Antes de responder a estas preguntas (que debieran ser absueltas de inmediato), los gobiernos involucrados deben aclarar además la disposición compromisoria con la que participan en estas reuniones. Bajo los escasamente transparentes patrones en que éstas se llevan a cabo, no queda claro con qué convicción se aproximan las partes al trato de la materia. Esclarecer el punto será indispensable antes de ingresar a la fase convencional sobre definición de acuerdos marco. Especialmente si éstos tratan sobre principios y normas que definen la naturaleza del régimen de integración potencial. Y más cuando éstos parecen fuertemente influenciados por organismos multilaterales de crédito que parecieran desear más “monetarización” de las reservas que hacerlas útiles al desarrollo del país donde se encuentran.


No menos importante es también el requerimiento de esclarecer el marco regional en que las conversaciones se realizan. Si dentro de los escasos y frágiles cimientos de la Comunidad Suramericana de Naciones, el programa de infraestructura IIRSA es el más sólido y prometedor, los participantes deben aclarar por qué no es emplea la institucionalidad tridimensional (vial, de comunicaciones y energética) de ese programa compartido y vigente. No hacerlo estaría señalando la posibilidad de que la “red de gasoductos del sur” tendría el patrocinio y los objetivos de uno de sus principales mentores (Venezuela) antes que los establecidos por los presidentes suramericanos en el 2000 (cuando se aprobó el IIRSA).

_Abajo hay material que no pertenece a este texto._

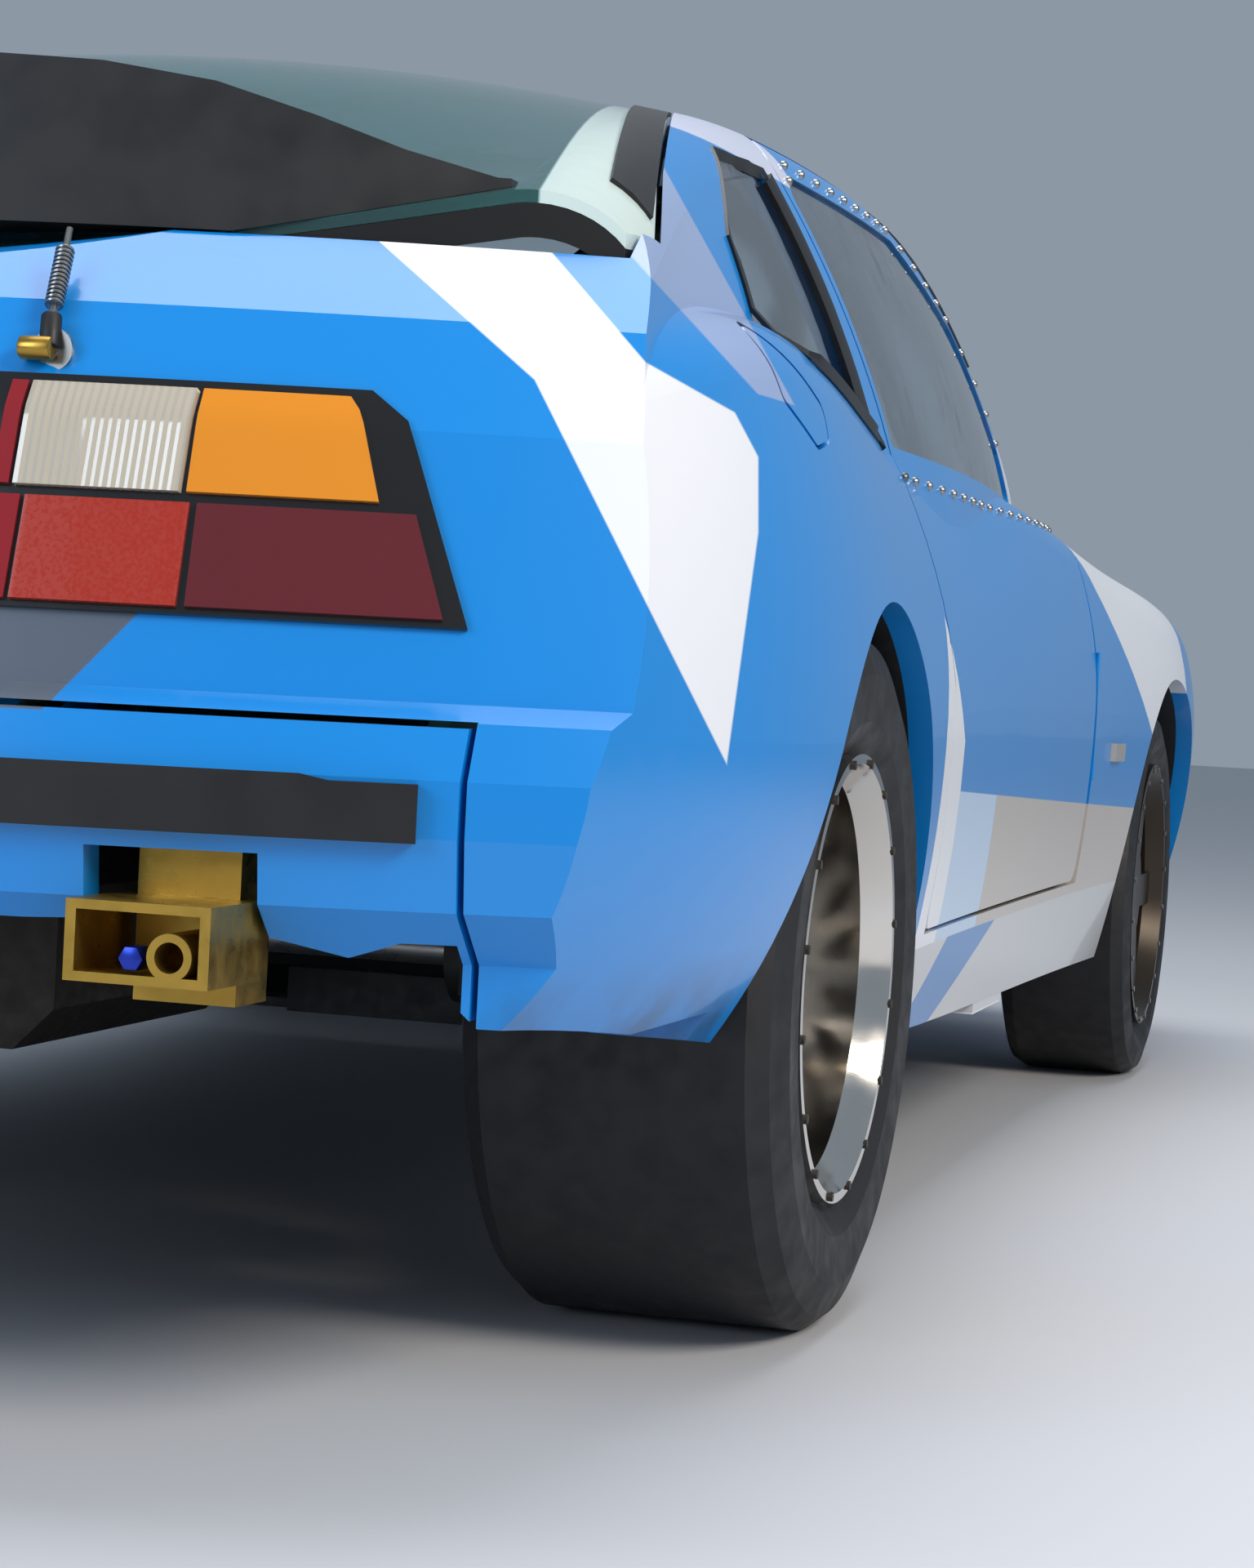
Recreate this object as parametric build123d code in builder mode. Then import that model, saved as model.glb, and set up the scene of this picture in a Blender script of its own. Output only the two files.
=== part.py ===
"""Fastback coupe set up for drag racing, at full size in millimetres.

X points forward, Y to the car's left and Z up. The origin is on the ground, under the middle of the
car's length. The body is one outer form and the same form drawn in by the wall, so that each panel
is cut from the shell between them.
"""

import os
from math import asin, cos, degrees, radians, sin, sqrt

from build123d import *

# Driving dimensions
LENGTH = 4200.0
WHEELBASE = 2400.0
REAR_OVERHANG = 940.0
REAR_X = -LENGTH / 2 + REAR_OVERHANG
FRONT_X = REAR_X + WHEELBASE
SKIN = 26.0
DOOR_DEPTH = 68.0
GLASS_INSET = 4.0
GLASS_THICKNESS = 6.0
GAP = 5.0
FIT = 0.3
TIGHTEST = 4.0

# Wheels and tyres
SLICK_RADIUS = 330.0
SLICK_WIDTH = 296.0
SLICK_TREAD = 262.0
SLICK_Y = 695.0
DEEP_RIM_WIDTH = 280.0
FRONT_TYRE_RADIUS = 293.0
FRONT_TYRE_WIDTH = 206.0
FRONT_TREAD = 178.0
FRONT_TYRE_Y = 738.0
FRONT_RIM_WIDTH = 198.0
RIM_RADIUS = 208.0
RIM_WALL = 9.0
TYRE_BEAD = 3.0

# Wheel arches
REAR_ARCH_RADIUS = 354.0
FRONT_ARCH_RADIUS = 350.0
REAR_TUB_Y = 505.0
FRONT_TUB_Y = 470.0
TUB_SKIN = 4.0

# The tail and the nose are turned about upright axes, which gives them their curve in plan
TAIL_PLAN_RADIUS = 1930.0
TAIL_AXIS_X = -LENGTH / 2 + TAIL_PLAN_RADIUS
NOSE_PLAN_RADIUS = 1750.0
NOSE_AXIS_X = LENGTH / 2 - NOSE_PLAN_RADIUS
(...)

El punto es importante porque no todos los interlocutores de los gobiernos de Venezuela (y de Bolivia), aún siendo productores de hidrocarburos, desearían ingresar a proceso de integración profunda bajo condiciones de intensa divergencia política, económica y estratégica y/o en el marco de conflictos que involucran intereses primarios subyacentes. Si la integración presupone la existencia o la predisposición a generar condiciones básicas de convergencia que puedan evolucionar hacia cierta cesión de soberanía que consolide esa convergencia, las actuales condiciones no serían las más apropiadas para ello.


Un escenario muy distinto sería aquél en que la articulación energética se establece bajo condiciones de cooperación, respetando las soberanías nacionales, con el propósito de equilibrar satisfactoriamente, y a precios de mercado, la oferta y demanda de energía en la región. Una alternativa a ello sería la creación de una reserva estratégica colectiva (en este caso, gas) en el que la procedencia y el pago de las partes alícuotas quedasen claramente establecidas sin condiciones administrativas de predominio. Otra, la de proceder gradualmente entre países y economías afines (un enfoque plurilateral y de menor ámbito de la integración energética).


Por lo demás, no parece aceptable que las condiciones de esa integración se dieran en función de requerimientos de “monetarización” de las reservas de los países que las detentan para sufragar el costo del desarrollo. Si ello implica sencillamente comprar y vender gas, sólo estaríamos creando un mercado tradicional en el sector y postergando los requerimientos de satisfacer primero los requerimientos internos de las economías ofertantes: la consolidación de un mercado nacional no autárquico y la industrialización de un recurso que permite generación de valor agregado a costos menores que el que requiere, por ejemplo, la transformación de minerales.


El prerrequisito para ello es comprobar la existencia de reservas suficientes para ese emprendimiento nacional y para las exportaciones a que hubiera lugar. Esa tarea aún no se ha perfeccionado en el Perú.


Mientras ésta se concluye, podemos cooperar en la prospectiva de la creación de un mercado regional y en el estudio de compromisos bi o plurilaterales de compra-venta sujetos a la comprobación de las magnitud y calidad de las reservas. Y, por cierto, también podemos cooperar en la tarea, ojalá de mediano plazo, de solución de conflictos y de generación de convergencia económica y política que permita crear masa crítica suficiente para un real proyecto de integración energética regional.